Per Simbula il pacchetto di benefici fiscali, introdotti dalla legge per i futuri investitori, costituisce una buona accelerata al circolo virtuoso che avvantaggerà anche le stesse start-up.
“La verità – prosegue il fondatore – è che le grosse aziende di telecomunicazione vogliono creare d’imperio i loro incubatori. Temo che questo meccanismo non possa imporsi artificiosamente: a mio avviso è una rivoluzione che deve partire dal basso. In parte è già successo”.
Ci si aspetta molto quindi dai prossimi passi istituzionali. Per prima cosa un regolamento della Consob, previsto per marzo, per abilitare il crowdfunding. E’ complesso invece l’iter del decreto attuativo per gli incentivi fiscali alle startup: spetta al ministero dell’Economia e delle Finanze e dovrà fare un passaggio in Commissione europea. I tempi non sono definiti, probabilmente se ne riparla per giugno.
Insiste soprattutto sull’importanza del crowdfunding Gianluca Dettori, fondatore di dPixel, advisor del fondo Digital Investment, che investe in 18 startup. “Visto che l’aumento delle risorse del Fondo italiano di investimento a favore del venture capital non è più stato inserito nel decreto, il crowdfunding è la sola cosa nuova che possa portare soldi alla startup. In punto è che in Italia il problema è soprattutto l’assenza di investitori”. “I 50 milioni stanziati dal Fondo italiano d’investimento sono già stati in parte utilizzati. E’ importante che Cassa depositi e prestiti (Cdp) ne stanzi altrettanti nel 2013», dice Rangone.
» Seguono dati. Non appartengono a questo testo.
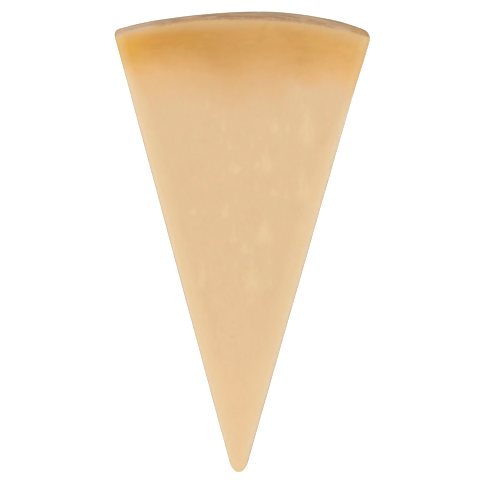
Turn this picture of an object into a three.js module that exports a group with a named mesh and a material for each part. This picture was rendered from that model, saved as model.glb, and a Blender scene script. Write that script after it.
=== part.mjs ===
// A wedge of aged hard cheese, cut from the middle height of a wheel and lying on one of its flat cut faces.
// Millimetres, +Z up. +Y runs from the tip to the rind. The origin is on the resting face, below the middle
// of the wedge's bounding box. The outline is worked out about the wheel's centre and moved there at the end.
import * as THREE from "three";

// The wheel, and the two knife cuts that free the wedge from it.
const WHEEL_RADIUS = 181; // the wheel's centre to the outside of the rind
const THICKNESS = 38; // between the two flat cut faces
const CUTS_MEET = new THREE.Vector2(-3.1, -8); // where the cuts would cross, from the wheel's centre
const LEFT_CUT = 15.06; // degrees from +Y
const RIGHT_CUT = 15.98; // degrees from +Y

// How the sharp corners of that sector are worn.
const TIP_TAPER = { from: 13.2, pull: 8.1 }; // along each cut, from where they would meet: the tip's curve
const LEFT_CORNER_RADIUS = 2.4; // where a cut meets the rind
const RIGHT_CORNER_RADIUS = 3.8;
const TOP_EDGE_RADIUS = 1.3;
const BOTTOM_EDGE_RADIUS = 0.9;

// How the faces differ from true ones.
const CUT_HOLLOW = { left: -0.12, right: 0.12 }; // the left cut swells out half way, the right one bends in
const CUT_FLARE = { left: 0.2, right: 0.5, inner: 25, outer: 41, from: 145, to: 170 }; // near the rind
const CUT_WANDER = { height: 0.12, length: 64 }; // the knife's wander at half height, along each cut
const RIND_BARREL = 0.7; // the rind stands out at half height
const RIND_WAVE = { height: 0.26, span: 20.5, crest: 5.2 }; // around the rind, with span and crest in degrees
const RIND_DROP = { depth: 1, from: 10.7, to: 16.2 }; // towards the right corner, in degrees
const RIND_REACH = 30; // how far in from the rind its own unevenness fades out
const TOP_SWELL = { height: 0.2, length: 85, width: 52 }; // low swells across the upper face

// How finely each stretch of the surface is divided.
const STEPS = { tip: 12, side: 26, corner: 5, rind: 22, edge: 3, wall: 6, topFace: 9 };
const FACE_CENTRE_SHARE = 0.62; // of the way from where the cuts meet to the rind, where each face closes

const radians = THREE.MathUtils.degToRad;
const fade = THREE.MathUtils.smoothstep;

// One of the two cuts: the line it runs along and the side of it that the cheese is on.
function knifeCut(degreesFromY, inward) {
  const angle = radians(degreesFromY);
  const along = new THREE.Vector2(-inward * Math.sin(angle), Math.cos(angle));
  const inside = new THREE.Vector2(inward * Math.cos(angle), Math.sin(angle));
  return { along, inside, at: (distance) => CUTS_MEET.clone().addScaledVector(along, distance) };
}

// A worn corner between a cut and the rind: an arc that touches the cut and the inside of the rind's circle.
function wornCorner(cut, radius) {
  const foot = CUTS_MEET.clone().addScaledVector(cut.inside, radius);
  const offset = foot.dot(cut.along);
  const reach = Math.sqrt(offset ** 2 - foot.lengthSq() + (WHEEL_RADIUS - radius) ** 2) - offset;
  const centre = foot.addScaledVector(cut.along, reach);
  return { centre, radius, onCut: centre.clone().addScaledVector(cut.inside, -radius) };
}

function arc({ centre, radius }, from, to) {
  return new THREE.EllipseCurve(centre.x, centre.y, radius, radius, from, to);
}

// The wedge's outline seen from above, as curves that run on smoothly, anticlockwise from the tip's left end.
function outlineCurves() {
  const left = knifeCut(LEFT_CUT, 1);
  const right = knifeCut(RIGHT_CUT, -1);
  const { from, pull } = TIP_TAPER;
  const tip = [left.at(from), left.at(pull), right.at(pull), right.at(from)];
  const leftCorner = wornCorner(left, LEFT_CORNER_RADIUS);
  const rightCorner = wornCorner(right, RIGHT_CORNER_RADIUS);
  const leftAngle = leftCorner.centre.angle();
  const rightAngle = rightCorner.centre.angle();
  const rind = { centre: new THREE.Vector2(), radius: WHEEL_RADIUS };
  return [
    { curve: new THREE.CubicBezierCurve(...tip), steps: STEPS.tip },
    { curve: new THREE.LineCurve(tip[3], rightCorner.onCut), steps: STEPS.side, cutHollow: CUT_HOLLOW.right },
    { curve: arc(rightCorner, -radians(RIGHT_CUT), rightAngle), steps: STEPS.corner },
    { curve: arc(rind, rightAngle, leftAngle), steps: STEPS.rind },
    { curve: arc(leftCorner, leftAngle, Math.PI + radians(LEFT_CUT)), steps: STEPS.corner },
    { curve: new THREE.LineCurve(leftCorner.onCut, tip[0]), steps: STEPS.side, cutHollow: CUT_HOLLOW.left },
  ];
}

// The outline's points, each with the direction that faces out of the cheese there. Along a cut, share runs
// from 0 at its ends to 1 half way, and elsewhere it is 0.
function outlinePoints() {
  return outlineCurves().flatMap(({ curve, steps, cutHollow }) =>
    Array.from({ length: steps }, (_, i) => {
      const t = i / steps;
      const tangent = curve.getTangent(t);
      const outward = new THREE.Vector2(tangent.y, -tangent.x);
      const share = cutHollow === undefined ? 0 : 4 * t * (1 - t);
      const hollow = share ? share * cutHollow : 0;
      return { place: curve.getPoint(t).addScaledVector(outward, -hollow), outward, share };
    }),
  );
}

// A worn edge of the wall, as quarter-circle levels from its lower end to its upper one.
function edgeLevels(radius, isTop) {
  return Array.from({ length: STEPS.edge + 1 }, (_, i) => {
    const angle = (i / STEPS.edge) * (Math.PI / 2);
    return isTop
      ? { inset: radius * (1 - Math.cos(angle)), height: THICKNESS - radius * (1 - Math.sin(angle)) }
      : { inset: radius * (1 - Math.sin(angle)), height: radius * (1 - Math.cos(angle)) };
  });
}

// The wall's section: how far inside the outline it lies at each height, from the lower face to the upper.
function wallSection() {
  const wall = [];
  for (let i = 1; i < STEPS.wall; i++) {
    const wallTop = THICKNESS - TOP_EDGE_RADIUS;
    wall.push({ inset: 0, height: THREE.MathUtils.lerp(BOTTOM_EDGE_RADIUS, wallTop, i / STEPS.wall) });
  }
  return [...edgeLevels(BOTTOM_EDGE_RADIUS, false), ...wall, ...edgeLevels(TOP_EDGE_RADIUS, true)];
}

// How far the rind stands out of its true circle at an angle clockwise from +Y, and at a height.
function rindRelief(degrees, height) {
  const wave = RIND_WAVE.height * Math.cos(radians(360) * ((degrees - RIND_WAVE.crest) / RIND_WAVE.span));
  const drop = RIND_DROP.depth * fade(degrees, RIND_DROP.from, RIND_DROP.to);
  const barrel = RIND_BARREL * ((2 * height) / THICKNESS - 1) ** 2;
  return wave - drop - barrel;
}

// How far a cut's face stands out of its plane.
function cutRelief(place, height) {
  const lengthwise = Math.sin(radians(360) * (place.y / CUT_WANDER.length));
  return CUT_WANDER.height * lengthwise * Math.sin(radians(180) * (height / THICKNESS));
}

// How far a point of the wall lies to the side of its place, where the cuts flare out near the rind.
function cutFlare({ x, y }) {
  const { left, right, inner, outer, from, to } = CUT_FLARE;
  const sideways = x < 0 ? -left : right;
  return sideways * fade(Math.abs(x), inner, outer) * fade(y, from, to);
}

// The upper face's height above a true plane, which is nowhere over 0.
function topRelief({ x, y }) {
  const across = Math.sin(radians(360) * (x / TOP_SWELL.width + y / TOP_SWELL.length));
  const along = Math.cos(radians(360) * (y / TOP_SWELL.length));
  return -TOP_SWELL.height * (0.5 - 0.25 * (across + along));
}

// A point of the surface: inset from the outline, and then drawn in towards the face's centre by 1 - spread.
function surfacePoint({ place, outward, share }, { inset, height, spread = 1 }, faceCentre) {
  const p = place.clone().addScaledVector(outward, share * cutRelief(place, height) - inset);
  p.x += cutFlare(p);
  const degrees = THREE.MathUtils.radToDeg(Math.atan2(p.x, p.y));
  const nearRind = fade(p.length(), WHEEL_RADIUS - RIND_REACH, WHEEL_RADIUS);
  p.setLength(p.length() + nearRind * rindRelief(degrees, height));
  p.lerpVectors(faceCentre, p, spread);
  const nearTop = fade(height, THICKNESS / 2, THICKNESS);
  return new THREE.Vector3(p.x, p.y, height + nearTop * topRelief(p));
}

// One closed skin: rings of the outline stacked up the wall and drawn in over the upper face, and a centre
// point that closes each end.
function wedgeGeometry() {
  const outline = outlinePoints();
  const faceCentre = new THREE.Vector2(0, THREE.MathUtils.lerp(CUTS_MEET.y, WHEEL_RADIUS, FACE_CENTRE_SHARE));
  const levels = wallSection();
  const rim = levels.at(-1);
  for (let i = STEPS.topFace - 1; i > 0; i--) levels.push({ ...rim, spread: i / STEPS.topFace });

  const points = levels.flatMap((level) => outline.map((point) => surfacePoint(point, level, faceCentre)));
  const bottomCentre = points.push(new THREE.Vector3(faceCentre.x, faceCentre.y, 0)) - 1;
  const topCentre = points.push(surfacePoint(outline[0], { ...rim, spread: 0 }, faceCentre)) - 1;

  const faces = [];
  const around = outline.length;
  const lastRing = (levels.length - 1) * around;
  for (let i = 0; i < around; i++) {
    const next = (i + 1) % around;
    faces.push(bottomCentre, next, i, topCentre, lastRing + i, lastRing + next);
    for (let ring = 0; ring < lastRing; ring += around) {
      const above = ring + around;
      faces.push(ring + i, ring + next, above + next, ring + i, above + next, above + i);
    }
  }
  const geometry = new THREE.BufferGeometry().setFromPoints(points).setIndex(faces);
  geometry.computeVertexNormals();
  return geometry;
}

const cheeseMaterial = new THREE.MeshStandardMaterial({ color: 0xe5c398, roughness: 0.5, metalness: 0 });
const wedge = new THREE.Mesh(wedgeGeometry(), cheeseMaterial);
wedge.name = "cheese_wedge";
wedge.geometry.computeBoundingBox();
const middle = wedge.geometry.boundingBox.getCenter(new THREE.Vector3());
wedge.position.set(-middle.x, -middle.y, 0);

const part = new THREE.Group();
part.add(wedge);

export default part;
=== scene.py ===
"""A wedge of aged hard cheese on a white floor, seen from straight above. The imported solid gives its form.

Lengths are in millimetres. Bearings are in degrees round the wheel's centre, clockwise from +Y.
"""

import math

import bpy
import numpy as np
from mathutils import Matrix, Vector, noise


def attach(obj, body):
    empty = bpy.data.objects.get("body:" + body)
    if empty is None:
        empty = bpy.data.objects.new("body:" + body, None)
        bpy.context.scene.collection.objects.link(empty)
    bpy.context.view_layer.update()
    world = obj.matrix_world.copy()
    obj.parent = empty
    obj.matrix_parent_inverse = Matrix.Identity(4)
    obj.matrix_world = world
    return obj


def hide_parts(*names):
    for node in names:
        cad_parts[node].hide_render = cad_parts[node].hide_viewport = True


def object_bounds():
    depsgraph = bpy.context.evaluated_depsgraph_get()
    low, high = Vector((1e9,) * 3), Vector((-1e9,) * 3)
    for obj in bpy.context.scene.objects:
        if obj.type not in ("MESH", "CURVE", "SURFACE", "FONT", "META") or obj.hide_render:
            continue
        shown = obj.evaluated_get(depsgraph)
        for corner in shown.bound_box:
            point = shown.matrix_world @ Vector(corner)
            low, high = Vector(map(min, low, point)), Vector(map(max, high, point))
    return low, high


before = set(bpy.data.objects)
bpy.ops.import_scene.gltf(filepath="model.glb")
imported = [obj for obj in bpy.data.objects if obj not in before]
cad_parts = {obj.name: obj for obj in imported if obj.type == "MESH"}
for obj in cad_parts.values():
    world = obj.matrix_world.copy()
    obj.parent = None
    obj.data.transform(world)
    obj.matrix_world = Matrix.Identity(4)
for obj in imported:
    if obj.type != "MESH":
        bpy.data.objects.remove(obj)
cad_low, cad_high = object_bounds()

MM = 0.001  # one millimetre in Blender's unit, the metre
NODE = "cheese_wedge"

# The wedge, as the solid has it: a sector of a wheel between two knife cuts, on its flat cut face.
LOW = Vector(cad_low) / MM
HIGH = Vector(cad_high) / MM
THICKNESS = HIGH.z - LOW.z
WHEEL_RADIUS = 181.0
WHEEL_CENTRE = Vector((1.66, HIGH.y - WHEEL_RADIUS))
CUTS_MEET = WHEEL_CENTRE + Vector((-3.1, -8.0))
LEFT_CUT = math.radians(15.06)  # from +Y
RIGHT_CUT = math.radians(15.98)
LEFT_CORNER_RADIUS = 2.4
RIGHT_CORNER_RADIUS = 3.8
RIND_BARREL = 0.7  # the rind stands out at half height
RIND_WAVE = {"height": 0.26, "span": 20.5, "crest": 5.2}  # round the rind, with span and crest in degrees
RIND_DROP = {"depth": 1.0, "from": 10.7, "to": 16.2}  # towards the right corner, between these bearings

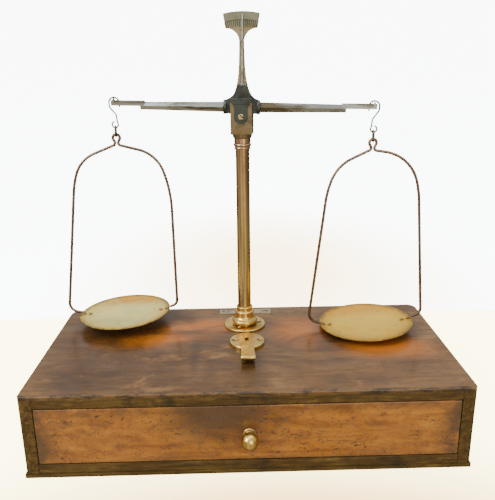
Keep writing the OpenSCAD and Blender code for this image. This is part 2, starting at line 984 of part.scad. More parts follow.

Il ministero allo Sviluppo economico aveva garantito questo impegno da parte di Cdp. Ma è una delle tante incognite che si sono aperte con il cambio di governo. Le startup ora hanno un decreto a loro favore ma l’impalcatura è ancora traballante. Richiede alcune messe a punto “attuative” perché, solida, possa sostenerle verso un futuro.